In a column, which was written in 2006 but was reprinted last week in the Times, Rockwood describes an incident in which the "gender rules" clicked properly for the now six-year-old Adam such that "In the last few months, he has become very clear on the fact that he is a boy, and his dad is a boy, and his friend Luke is a boy."
The moment of enlightenment as Rockwood recounts it: "It (Adam's concern to assert his maleness) was all fine and dandy until a few weeks ago when I took the boys to lunch at a crowded fast food restaurant, and Adam needed to go potty. I left his 2-year-old brother Jack at the table with the friend I was meeting for lunch while Adam and I headed for the restrooms. Just as we reached the bathroom door, Adam stopped short."

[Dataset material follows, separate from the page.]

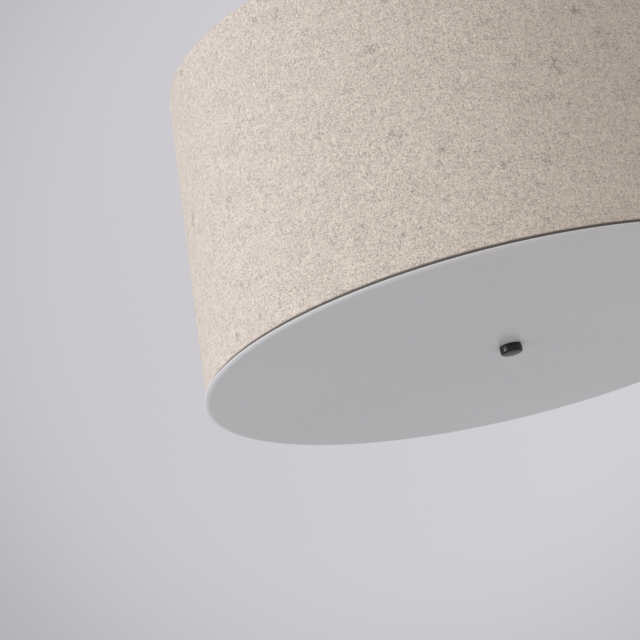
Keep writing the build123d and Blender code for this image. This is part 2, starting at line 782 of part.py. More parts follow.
# =======================================================================================
# Terminal block on the pan's floor
# =======================================================================================
pole_positions = [-block_pole_pitch, 0.0, block_pole_pitch]
lead_step = 2 * (lead_radius + lead_slack / 2)
pocket_floor_z = pan_floor_z + block_floor
pocket_height = len(lamp_letters) * lead_step + lead_slack
pocket_width = 2 * (lead_radius + lead_slack)
lowest_lead_z = pocket_floor_z + lead_slack + lead_radius
lead_levels = [lowest_lead_z + lead_step * row for row in range(len(lamp_letters))]
front_well_y = block_setback + pocket_depth / 2
back_well_y = block_setback + block_width - pocket_depth / 2
well_seats = [(x, y) for y in (front_well_y, back_well_y) for x in pole_positions]
well_floor_z = pan_floor_z + block_height - block_well_depth

# Block: an edge-rounded body on two eared feet, a pocket and a screw well for every pole.
with BuildPart() as terminal_block:
    with BuildSketch(Plane.XY.offset(pan_floor_z)):
        with Locations((0, block_centre_y)):
            Rectangle(block_length, block_width)
    extrude(amount=block_height)
    fillet(terminal_block.edges().filter_by(Axis.Z), radius=block_edge_radius)
    with BuildSketch(Plane.XY.offset(pan_floor_z)):
        with Locations((0, block_centre_y)):
            SlotOverall(block_length + 2 * block_ear_length, 2 * block_ear_length)
    extrude(amount=block_ear_thickness)
    with BuildSketch(Plane.XY.offset(pan_floor_z)):
        with Locations(*block_screw_seats):
            Circle(screw_bore_radius)
    extrude(amount=block_ear_thickness, mode=Mode.SUBTRACT)
    for face_y, inward in ((block_setback, 1), (block_setback + block_width, -1)):
        mouth = Plane(origin=(0, face_y, pocket_floor_z), x_dir=(1, 0, 0), z_dir=(0, inward, 0))
        with BuildSketch(mouth):
            with Locations(*[(x, -inward * pocket_height / 2) for x in pole_positions]):
                Rectangle(pocket_width, pocket_height)
        extrude(amount=pocket_depth, mode=Mode.SUBTRACT)
    with BuildSketch(Plane.XY.offset(well_floor_z)):
        with Locations(*well_seats):
            Circle(block_well_radius)
    extrude(amount=block_well_depth, mode=Mode.SUBTRACT)
save(terminal_block, "terminal_block")

with BuildPart() as terminal_screws:
    with BuildSketch(Plane.XY.offset(well_floor_z)):
        with Locations(*well_seats):
            Circle(block_well_radius - terminal_screw_gap)
    extrude(amount=terminal_screw_height)
save(terminal_screws, "terminal_screws")

with BuildPart() as block_screws:
    with BuildSketch(Plane.XY.offset(pan_floor_z + block_ear_thickness)):
        with Locations(*block_screw_seats):
            Circle(screw_head_radius)
    extrude(amount=screw_head_height)
    with BuildSketch(Plane.XY.offset(pan_under_z - screw_head_height)):
        with Locations(*block_screw_seats):
            Circle(screw_radius)
    extrude(amount=screw_head_height + pan_sheet + block_ear_thickness)
save(block_screws, "block_screws")

# Earth screw under the mounting bar.
with BuildPart() as earth_screw:
    with BuildSketch(Plane.XY.offset(tag_under_z - screw_head_height)):
        with Locations((earth_screw_offset, 0)):
            Circle(earth_screw_head_radius)
    extrude(amount=screw_head_height)
    with BuildSketch(Plane.XY.offset(tag_under_z)):
        with Locations((earth_screw_offset, 0)):
            Circle(earth_screw_radius)
    extrude(amount=earth_tag_thickness + bar_thickness)
save(earth_screw, "earth_screw")

# =======================================================================================
# Grommets and leads
# =======================================================================================
# Grommet: a neck through the pan between two flanges.
with BuildPart() as lead_grommets:
    for seat in grommet_seats:
        seat_plane = Plane(origin=(seat.X, seat.Y, pan_under_z), x_dir=(1, 0, 0), z_dir=(0, -1, 0))
        bore = lead_step + grommet_slack
        with BuildSketch(seat_plane):
            with BuildLine():
                Polyline(
                    (bore, -grommet_flange_thickness),
                    (grommet_flange_radius, -grommet_flange_thickness),
                    (grommet_flange_radius, 0),
                    (grommet_neck_radius, 0),
                    (grommet_neck_radius, pan_sheet),
                    (grommet_flange_radius, pan_sheet),
                    (grommet_flange_radius, pan_sheet + grommet_flange_thickness),
                    (bore, pan_sheet + grommet_flange_thickness),
                    close=True,
                )
            make_face()
        revolve(axis=Axis((seat.X, seat.Y, 0), (0, 0, 1)))
save(lead_grommets, "lead_grommets")


def corner_radii(points):
    """As large an arc at every corner of a route as its two runs allow."""
    radii = []
    for before, corner, after in zip(points, points[1:], points[2:]):
        arriving = Vector(corner) - Vector(before)
        leaving = Vector(after) - Vector(corner)
        half_turn = radians(arriving.get_angle(leaving)) / 2
        radii.append(corner_share * min(arriving.length, leaving.length) / tan(half_turn))
    return radii


# Each lead leaves its holder's back, climbs through the grommet and crosses to its pole.
# The three lamps' leads cross at three levels, and stack in the poles in the same order.
lead_end_y = block_setback + pocket_depth - lead_end_gap
lead_turn_y = block_setback - lead_turn_gap
live_x, earth_x, neutral_x = pole_positions
for letter, angle in zip(lamp_letters, lamp_angles):
    row, live_side, live_way, neutral_way = lead_routes[letter]
    level = lead_levels[row]
    plane = upright_plane(angle)
    grommet = plane.from_local_coords((grommet_reach, 0, 0))
    with BuildPart() as lead_pair:
        for pole_x, side, shift, way in (
            (live_x, live_side, -1, live_way),
            (neutral_x, -live_side, 1, neutral_way),
        ):
            aside = -side * lead_exit_offset
            riser_x = grommet.X + shift * lead_step / 2
            points = [
                plane.from_local_coords((holder_reach + lead_grip, lamp_axis_z, aside)),
                plane.from_local_coords((holder_reach - lead_straight_run, lamp_axis_z, aside)),
                Vector(riser_x, grommet.Y, pan_under_z - lead_riser_depth),
                Vector(riser_x, grommet.Y, level),
                *[Vector(x, y, level) for x, y in way],
                Vector(pole_x, lead_turn_y, level),
                Vector(pole_x, lead_end_y, level),
            ]
            radii = corner_radii(points)
            print(f"lead_pair_{letter}: tightest bend {min(radii):.1f} mm")
            with BuildLine() as route:
                FilletPolyline(*points, radius=radii)
            with BuildSketch(Plane(origin=route.line @ 0, z_dir=route.line % 0)):
                Circle(lead_radius)
            sweep(path=route.line)
    save(lead_pair, f"lead_pair_{letter}")

# Earth lead: a ring tag under the earth screw, and its lead down to the middle pole.
with BuildPart() as earth_lead:
    with BuildSketch(Plane.XY.offset(tag_under_z)):
        with Locations((earth_screw_offset, 0)):
            Circle(earth_tag_radius)
        with Locations((earth_screw_offset, earth_tag_radius)):
            Rectangle(2 * lead_radius, earth_tag_radius)
        with Locations((earth_screw_offset, 0)):
            Circle(earth_screw_radius + thread_clearance, mode=Mode.SUBTRACT)
    extrude(amount=earth_tag_thickness)
    wire_z = tag_under_z + earth_tag_thickness / 2 - lead_radius
    points = [
        Vector(earth_screw_offset, earth_lead_start, wire_z),
        Vector(earth_screw_offset, earth_lead_start + earth_lead_run, wire_z),
        Vector(*earth_way_point, wire_z - earth_lead_drop),
        Vector(earth_x, lead_turn_y, lead_levels[-1]),
        Vector(earth_x, lead_end_y, lead_levels[-1]),
    ]
    with BuildLine() as route:
        FilletPolyline(*points, radius=corner_radii(points))
    with BuildSketch(Plane(origin=route.line @ 0, z_dir=route.line % 0)):
        Circle(lead_radius)
    sweep(path=route.line)
save(earth_lead, "earth_lead")
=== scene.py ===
"""Dresses the flush mount ceiling light: cloth, finishes and fine detail round the fixed frame.

Metres, +Z up to the ceiling, the room seen from -Y and the shade's glued lap at +Y.
"""

import json
import logging
import math
from collections.abc import Callable, Iterable, Sequence
from dataclasses import dataclass, field
from enum import Enum

import bmesh
import bpy
from mathutils import Matrix, Vector

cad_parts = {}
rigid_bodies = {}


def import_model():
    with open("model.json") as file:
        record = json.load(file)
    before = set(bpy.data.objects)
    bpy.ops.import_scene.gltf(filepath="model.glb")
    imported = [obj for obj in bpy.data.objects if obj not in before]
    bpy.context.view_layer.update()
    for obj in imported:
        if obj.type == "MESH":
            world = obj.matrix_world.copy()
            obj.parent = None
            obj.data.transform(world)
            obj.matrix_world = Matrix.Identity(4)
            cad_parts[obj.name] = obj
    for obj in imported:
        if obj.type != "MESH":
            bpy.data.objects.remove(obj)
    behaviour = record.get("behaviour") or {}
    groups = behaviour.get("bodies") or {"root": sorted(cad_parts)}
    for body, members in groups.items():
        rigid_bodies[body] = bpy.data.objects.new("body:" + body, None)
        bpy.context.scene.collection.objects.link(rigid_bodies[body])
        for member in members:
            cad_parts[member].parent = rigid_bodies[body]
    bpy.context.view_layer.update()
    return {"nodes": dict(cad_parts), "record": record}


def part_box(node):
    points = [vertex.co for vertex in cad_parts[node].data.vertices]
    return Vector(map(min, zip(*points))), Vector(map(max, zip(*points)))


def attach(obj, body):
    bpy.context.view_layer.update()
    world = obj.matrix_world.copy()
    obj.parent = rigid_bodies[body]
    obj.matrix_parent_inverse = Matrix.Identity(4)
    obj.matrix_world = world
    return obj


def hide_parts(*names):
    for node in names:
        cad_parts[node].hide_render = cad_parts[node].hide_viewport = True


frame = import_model()
log = logging.getLogger("ceiling_light")

MM = 0.001
FULL_TURN = 2.0 * math.pi
UP = Vector((0.0, 0.0, 1.0))
LAMPS = {"a": 90.0, "b": 210.0, "c": 330.0}
ARM_ANGLES = (30.0, 150.0, 270.0)

Socket = bpy.types.NodeSocket
Point = tuple[float, float]
Seat = tuple[Vector, Vector, float]  # place, aim and turn of a fitting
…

"Does that say, ‘MEN'?" he asked, pointing to the men's room door.
"Yes, it does," I answered.
"And this door says ‘WOMEN,'" he said.
"Yes, it does. Let's go in," I said as I hurried him through the door.
Rockwood describes the scene in the ladies' room-it was crowded with women who were washing hands, chatting and reapplying lipstick. Young Adam, realizing he was a boy encroaching in the women's room, suddenly became very anxious over the circumstances.
"I can't go to the woman potty, Mom. I need to go to the man potty," he told mom. This mild confrontation continued with Adam insisting that he properly belonged in the men's room. In the end, young Adam performed the duty at hand, but only through tears.
Rockwood, who began her column with the words "In this evolved age of parenting, we like to believe we don't influence our kids with the same old gender stereotypes," concluded that she had learned an important lesson from her son's insistence that "I cannot use this potty, I am not a woman, I am a man."
Wrote Rockwood: "Life is confusing enough for a 5-year-old without someone suddenly bending the gender rules he worked so hard to learn...you can bet that my husband will be chaperoning our sons to the bathroom. After all, a man's gotta do what a man's gotta do."
Through her little boy's bathroom angst, Rockwood has stumbled upon a very clear biblical truth: "God made them male and female." While I would argue that little Adam did not so much "work so hard to learn" the gender rules as he did respond to the way his Creator has knitted him together, the point holds: men and women are not the same and children know this intuitively.
Social engineers and activists are laboring hard to foment for a gender-free society, but God's design and God's wisdom in His creation of men and women as very different but complementary creatures will ultimately have the final say-especially in the innocent honesty of a young boy demanding to use the proper restroom.